Exercise aim → Write out exactly the lines from the line with "color(foil_color)" through the line with "points = [vertex.co", including both, and nothing more.

Information provided →
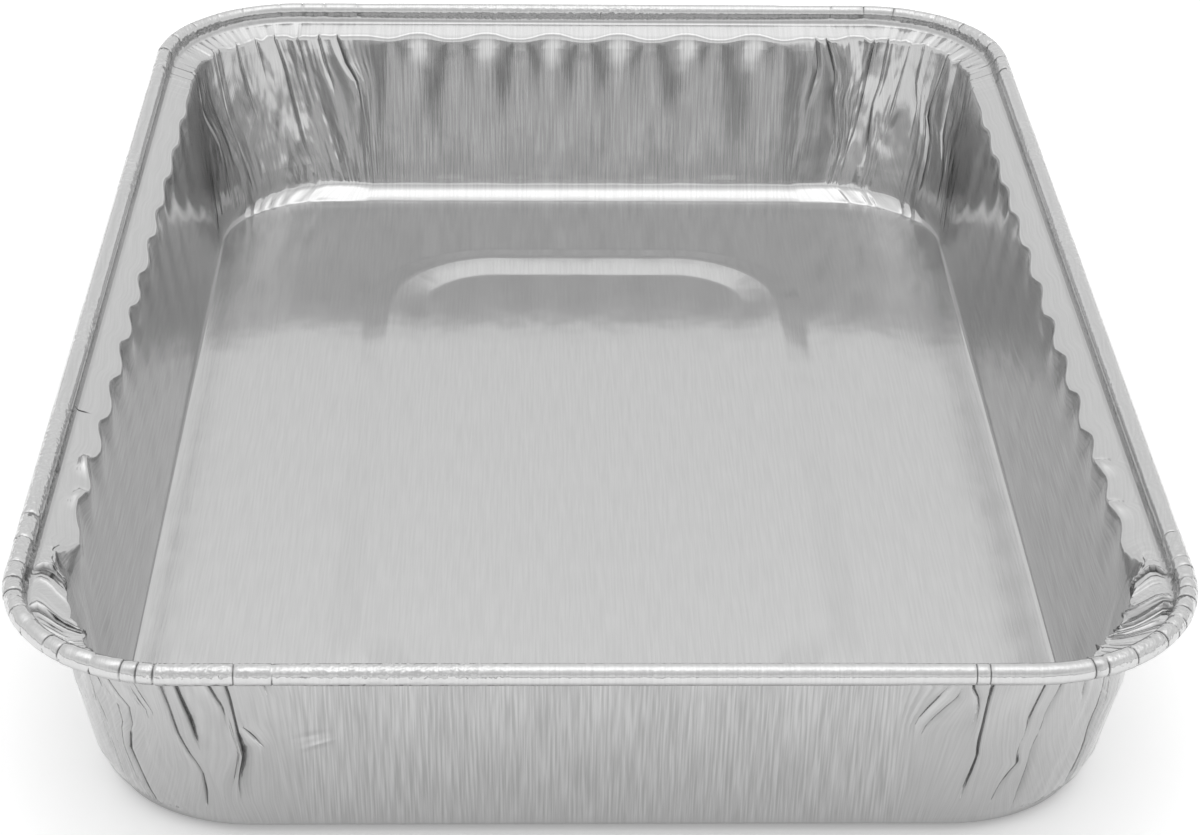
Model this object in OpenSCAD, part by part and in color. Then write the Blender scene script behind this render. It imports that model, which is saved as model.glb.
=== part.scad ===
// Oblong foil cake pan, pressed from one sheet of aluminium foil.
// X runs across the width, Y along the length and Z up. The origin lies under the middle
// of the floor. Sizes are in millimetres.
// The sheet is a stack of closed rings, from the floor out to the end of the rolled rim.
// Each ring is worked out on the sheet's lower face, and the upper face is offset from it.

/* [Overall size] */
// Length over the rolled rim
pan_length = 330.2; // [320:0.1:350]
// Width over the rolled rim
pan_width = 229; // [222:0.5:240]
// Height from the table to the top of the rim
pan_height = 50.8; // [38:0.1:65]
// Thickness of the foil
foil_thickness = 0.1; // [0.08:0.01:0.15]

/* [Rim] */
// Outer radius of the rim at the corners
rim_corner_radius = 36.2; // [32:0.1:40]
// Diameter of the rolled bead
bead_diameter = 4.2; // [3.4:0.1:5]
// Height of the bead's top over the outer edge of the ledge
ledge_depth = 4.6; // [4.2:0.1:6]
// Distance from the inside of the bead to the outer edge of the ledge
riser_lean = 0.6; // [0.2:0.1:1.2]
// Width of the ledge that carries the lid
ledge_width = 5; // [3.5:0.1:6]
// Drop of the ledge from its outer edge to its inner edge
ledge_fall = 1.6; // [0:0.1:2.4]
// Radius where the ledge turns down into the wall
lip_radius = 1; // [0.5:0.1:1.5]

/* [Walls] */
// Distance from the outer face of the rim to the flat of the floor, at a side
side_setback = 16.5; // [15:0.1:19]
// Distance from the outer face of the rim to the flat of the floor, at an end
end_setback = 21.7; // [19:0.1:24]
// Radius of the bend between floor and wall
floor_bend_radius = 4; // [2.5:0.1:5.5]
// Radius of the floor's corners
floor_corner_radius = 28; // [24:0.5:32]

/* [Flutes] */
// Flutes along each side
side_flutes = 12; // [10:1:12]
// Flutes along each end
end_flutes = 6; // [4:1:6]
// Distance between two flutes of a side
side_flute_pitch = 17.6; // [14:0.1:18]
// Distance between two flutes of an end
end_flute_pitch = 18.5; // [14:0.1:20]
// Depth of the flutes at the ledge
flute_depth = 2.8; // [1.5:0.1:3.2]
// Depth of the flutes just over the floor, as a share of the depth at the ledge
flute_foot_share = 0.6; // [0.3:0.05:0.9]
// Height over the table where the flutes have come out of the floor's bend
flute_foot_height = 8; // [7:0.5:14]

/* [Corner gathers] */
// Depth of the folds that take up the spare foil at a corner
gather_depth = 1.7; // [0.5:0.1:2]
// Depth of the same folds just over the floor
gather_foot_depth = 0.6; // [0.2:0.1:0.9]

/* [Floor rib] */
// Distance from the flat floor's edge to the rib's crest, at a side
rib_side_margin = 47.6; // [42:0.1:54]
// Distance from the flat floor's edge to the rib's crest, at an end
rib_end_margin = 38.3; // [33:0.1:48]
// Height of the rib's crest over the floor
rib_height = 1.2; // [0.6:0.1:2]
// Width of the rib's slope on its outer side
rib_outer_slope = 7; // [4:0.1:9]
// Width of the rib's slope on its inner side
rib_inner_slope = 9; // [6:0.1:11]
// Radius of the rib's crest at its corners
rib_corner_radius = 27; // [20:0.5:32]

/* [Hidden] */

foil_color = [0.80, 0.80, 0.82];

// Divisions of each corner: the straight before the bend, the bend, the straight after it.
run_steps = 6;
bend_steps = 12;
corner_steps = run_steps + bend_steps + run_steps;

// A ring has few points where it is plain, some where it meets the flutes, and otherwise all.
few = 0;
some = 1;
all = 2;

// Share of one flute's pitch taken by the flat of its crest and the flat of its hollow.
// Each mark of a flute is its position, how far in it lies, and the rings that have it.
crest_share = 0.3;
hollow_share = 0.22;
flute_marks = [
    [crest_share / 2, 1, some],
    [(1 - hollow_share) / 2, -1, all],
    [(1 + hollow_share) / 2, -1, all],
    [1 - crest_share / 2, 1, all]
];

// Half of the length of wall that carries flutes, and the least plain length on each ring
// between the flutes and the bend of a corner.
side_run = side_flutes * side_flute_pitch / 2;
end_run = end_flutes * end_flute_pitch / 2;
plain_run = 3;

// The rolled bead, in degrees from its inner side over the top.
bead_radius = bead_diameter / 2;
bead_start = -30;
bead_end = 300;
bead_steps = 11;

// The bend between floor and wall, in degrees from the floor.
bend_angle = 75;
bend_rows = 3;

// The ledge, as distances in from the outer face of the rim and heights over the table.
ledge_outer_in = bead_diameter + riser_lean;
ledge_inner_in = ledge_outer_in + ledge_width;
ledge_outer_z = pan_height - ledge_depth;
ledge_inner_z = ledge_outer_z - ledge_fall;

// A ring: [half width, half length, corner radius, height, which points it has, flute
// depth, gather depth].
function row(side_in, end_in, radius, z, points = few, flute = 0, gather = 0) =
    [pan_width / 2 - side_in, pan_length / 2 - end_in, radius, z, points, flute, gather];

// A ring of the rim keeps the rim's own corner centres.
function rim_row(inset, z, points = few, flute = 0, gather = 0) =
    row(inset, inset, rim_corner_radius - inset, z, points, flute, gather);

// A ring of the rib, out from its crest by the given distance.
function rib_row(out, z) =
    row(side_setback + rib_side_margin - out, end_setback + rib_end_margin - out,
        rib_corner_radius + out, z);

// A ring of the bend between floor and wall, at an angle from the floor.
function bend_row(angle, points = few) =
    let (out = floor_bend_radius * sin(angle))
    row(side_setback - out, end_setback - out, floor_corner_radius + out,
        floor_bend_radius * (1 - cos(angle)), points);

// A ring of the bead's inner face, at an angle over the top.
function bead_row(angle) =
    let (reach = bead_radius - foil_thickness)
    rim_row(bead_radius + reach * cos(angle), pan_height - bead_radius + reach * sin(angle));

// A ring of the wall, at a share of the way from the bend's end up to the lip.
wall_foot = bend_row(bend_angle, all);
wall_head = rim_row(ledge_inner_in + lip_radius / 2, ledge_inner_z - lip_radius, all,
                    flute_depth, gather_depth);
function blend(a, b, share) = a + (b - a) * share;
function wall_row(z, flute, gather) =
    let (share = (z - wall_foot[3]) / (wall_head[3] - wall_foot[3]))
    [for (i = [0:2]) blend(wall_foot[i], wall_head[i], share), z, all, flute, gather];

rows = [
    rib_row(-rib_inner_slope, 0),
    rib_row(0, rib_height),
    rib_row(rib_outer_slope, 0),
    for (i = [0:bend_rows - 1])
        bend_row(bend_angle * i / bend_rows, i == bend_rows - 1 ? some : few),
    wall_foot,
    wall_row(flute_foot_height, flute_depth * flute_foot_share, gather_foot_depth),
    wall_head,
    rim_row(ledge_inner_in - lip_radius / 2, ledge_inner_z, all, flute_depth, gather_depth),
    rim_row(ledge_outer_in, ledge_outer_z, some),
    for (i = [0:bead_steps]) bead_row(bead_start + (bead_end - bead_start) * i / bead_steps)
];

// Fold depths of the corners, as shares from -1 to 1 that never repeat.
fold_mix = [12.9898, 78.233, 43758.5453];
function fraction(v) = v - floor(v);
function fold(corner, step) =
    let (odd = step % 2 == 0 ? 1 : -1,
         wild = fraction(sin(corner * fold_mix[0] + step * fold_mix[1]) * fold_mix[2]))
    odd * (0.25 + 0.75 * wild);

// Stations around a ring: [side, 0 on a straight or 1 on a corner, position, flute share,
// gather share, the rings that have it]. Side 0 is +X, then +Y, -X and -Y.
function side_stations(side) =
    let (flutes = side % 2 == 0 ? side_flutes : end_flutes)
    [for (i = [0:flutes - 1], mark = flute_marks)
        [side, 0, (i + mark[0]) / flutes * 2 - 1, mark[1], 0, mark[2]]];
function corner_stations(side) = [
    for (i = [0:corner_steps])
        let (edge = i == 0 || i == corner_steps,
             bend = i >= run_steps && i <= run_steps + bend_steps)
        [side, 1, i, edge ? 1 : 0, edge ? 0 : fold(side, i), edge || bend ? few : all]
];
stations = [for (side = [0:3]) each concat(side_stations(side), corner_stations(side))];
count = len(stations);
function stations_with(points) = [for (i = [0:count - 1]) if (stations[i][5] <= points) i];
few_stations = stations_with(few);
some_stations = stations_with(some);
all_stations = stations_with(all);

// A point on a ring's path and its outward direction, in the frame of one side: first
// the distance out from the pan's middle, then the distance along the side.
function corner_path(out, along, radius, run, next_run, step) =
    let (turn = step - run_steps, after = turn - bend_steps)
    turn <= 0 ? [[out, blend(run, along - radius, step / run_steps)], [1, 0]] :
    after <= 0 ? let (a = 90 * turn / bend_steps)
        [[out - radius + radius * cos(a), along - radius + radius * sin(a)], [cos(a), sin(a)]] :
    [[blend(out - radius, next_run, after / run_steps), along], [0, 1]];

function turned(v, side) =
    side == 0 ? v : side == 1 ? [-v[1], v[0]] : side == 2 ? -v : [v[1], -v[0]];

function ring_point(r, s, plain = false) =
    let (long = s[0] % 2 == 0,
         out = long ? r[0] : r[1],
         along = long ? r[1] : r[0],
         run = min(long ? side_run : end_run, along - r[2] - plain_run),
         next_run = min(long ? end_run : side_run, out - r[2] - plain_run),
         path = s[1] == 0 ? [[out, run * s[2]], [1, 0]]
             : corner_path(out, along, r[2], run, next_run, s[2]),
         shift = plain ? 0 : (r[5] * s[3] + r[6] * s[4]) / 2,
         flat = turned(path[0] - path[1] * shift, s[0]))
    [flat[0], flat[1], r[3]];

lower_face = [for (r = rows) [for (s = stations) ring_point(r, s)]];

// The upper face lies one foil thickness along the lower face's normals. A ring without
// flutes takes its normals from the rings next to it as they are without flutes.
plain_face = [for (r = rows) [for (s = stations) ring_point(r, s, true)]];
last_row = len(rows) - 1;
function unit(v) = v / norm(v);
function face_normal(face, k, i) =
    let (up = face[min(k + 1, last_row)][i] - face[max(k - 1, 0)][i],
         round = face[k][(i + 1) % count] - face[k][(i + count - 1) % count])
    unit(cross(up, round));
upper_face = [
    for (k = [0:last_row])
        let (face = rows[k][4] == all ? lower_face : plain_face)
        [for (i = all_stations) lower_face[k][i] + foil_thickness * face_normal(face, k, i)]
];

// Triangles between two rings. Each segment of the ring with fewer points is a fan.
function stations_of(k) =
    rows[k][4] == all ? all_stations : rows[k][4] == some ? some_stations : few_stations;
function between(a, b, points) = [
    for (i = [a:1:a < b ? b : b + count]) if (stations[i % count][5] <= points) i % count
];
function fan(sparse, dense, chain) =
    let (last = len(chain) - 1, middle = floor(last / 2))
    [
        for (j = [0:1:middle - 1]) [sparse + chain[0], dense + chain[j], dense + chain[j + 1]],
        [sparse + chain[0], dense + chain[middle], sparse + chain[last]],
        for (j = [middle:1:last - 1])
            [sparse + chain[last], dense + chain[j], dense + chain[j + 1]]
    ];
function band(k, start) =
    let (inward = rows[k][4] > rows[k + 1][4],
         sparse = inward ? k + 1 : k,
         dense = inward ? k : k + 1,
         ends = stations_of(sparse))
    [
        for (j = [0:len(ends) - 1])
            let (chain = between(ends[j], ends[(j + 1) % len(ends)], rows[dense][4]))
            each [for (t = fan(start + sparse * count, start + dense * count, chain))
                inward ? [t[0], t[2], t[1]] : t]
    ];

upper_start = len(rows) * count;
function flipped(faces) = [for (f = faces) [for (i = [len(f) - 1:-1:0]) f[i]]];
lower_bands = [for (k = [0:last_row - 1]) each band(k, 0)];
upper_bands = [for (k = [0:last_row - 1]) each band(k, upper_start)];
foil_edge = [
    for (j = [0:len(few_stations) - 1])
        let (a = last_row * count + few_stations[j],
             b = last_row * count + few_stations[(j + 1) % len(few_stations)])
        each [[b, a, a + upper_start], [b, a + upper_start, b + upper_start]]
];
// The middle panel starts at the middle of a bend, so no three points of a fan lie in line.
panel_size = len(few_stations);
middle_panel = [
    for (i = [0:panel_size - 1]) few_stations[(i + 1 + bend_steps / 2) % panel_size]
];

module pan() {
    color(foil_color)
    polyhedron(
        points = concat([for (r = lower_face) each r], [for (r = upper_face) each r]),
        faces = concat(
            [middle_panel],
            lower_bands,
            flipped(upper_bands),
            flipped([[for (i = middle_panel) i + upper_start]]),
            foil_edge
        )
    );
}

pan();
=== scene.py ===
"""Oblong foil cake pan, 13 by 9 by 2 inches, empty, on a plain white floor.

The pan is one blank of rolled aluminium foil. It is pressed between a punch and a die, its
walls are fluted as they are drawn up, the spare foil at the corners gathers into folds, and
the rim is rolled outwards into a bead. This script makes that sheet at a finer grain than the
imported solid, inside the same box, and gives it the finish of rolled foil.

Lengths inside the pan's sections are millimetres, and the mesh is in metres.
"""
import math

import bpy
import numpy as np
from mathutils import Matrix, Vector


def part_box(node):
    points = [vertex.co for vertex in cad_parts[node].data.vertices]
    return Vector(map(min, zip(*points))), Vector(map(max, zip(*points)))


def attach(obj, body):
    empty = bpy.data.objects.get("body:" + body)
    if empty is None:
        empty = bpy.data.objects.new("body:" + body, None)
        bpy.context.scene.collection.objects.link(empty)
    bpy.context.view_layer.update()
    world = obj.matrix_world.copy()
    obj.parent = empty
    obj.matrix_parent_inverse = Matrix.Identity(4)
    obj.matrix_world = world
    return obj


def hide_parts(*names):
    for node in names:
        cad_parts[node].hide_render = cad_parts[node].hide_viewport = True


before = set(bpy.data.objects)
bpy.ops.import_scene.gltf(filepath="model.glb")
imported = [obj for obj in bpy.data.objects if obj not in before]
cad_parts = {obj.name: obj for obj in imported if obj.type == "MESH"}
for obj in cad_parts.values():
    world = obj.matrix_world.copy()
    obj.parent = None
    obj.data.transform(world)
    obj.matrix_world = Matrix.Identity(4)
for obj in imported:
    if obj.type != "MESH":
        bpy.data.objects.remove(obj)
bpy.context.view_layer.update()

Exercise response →
    color(foil_color)
    polyhedron(
        points = concat([for (r = lower_face) each r], [for (r = upper_face) each r]),
        faces = concat(
            [middle_panel],
            lower_bands,
            flipped(upper_bands),
            flipped([[for (i = middle_panel) i + upper_start]]),
            foil_edge
        )
    );
}

pan();
=== scene.py ===
"""Oblong foil cake pan, 13 by 9 by 2 inches, empty, on a plain white floor.

The pan is one blank of rolled aluminium foil. It is pressed between a punch and a die, its
walls are fluted as they are drawn up, the spare foil at the corners gathers into folds, and
the rim is rolled outwards into a bead. This script makes that sheet at a finer grain than the
imported solid, inside the same box, and gives it the finish of rolled foil.

Lengths inside the pan's sections are millimetres, and the mesh is in metres.
"""
import math

import bpy
import numpy as np
from mathutils import Matrix, Vector


def part_box(node):
    points = [vertex.co for vertex in cad_parts[node].data.vertices]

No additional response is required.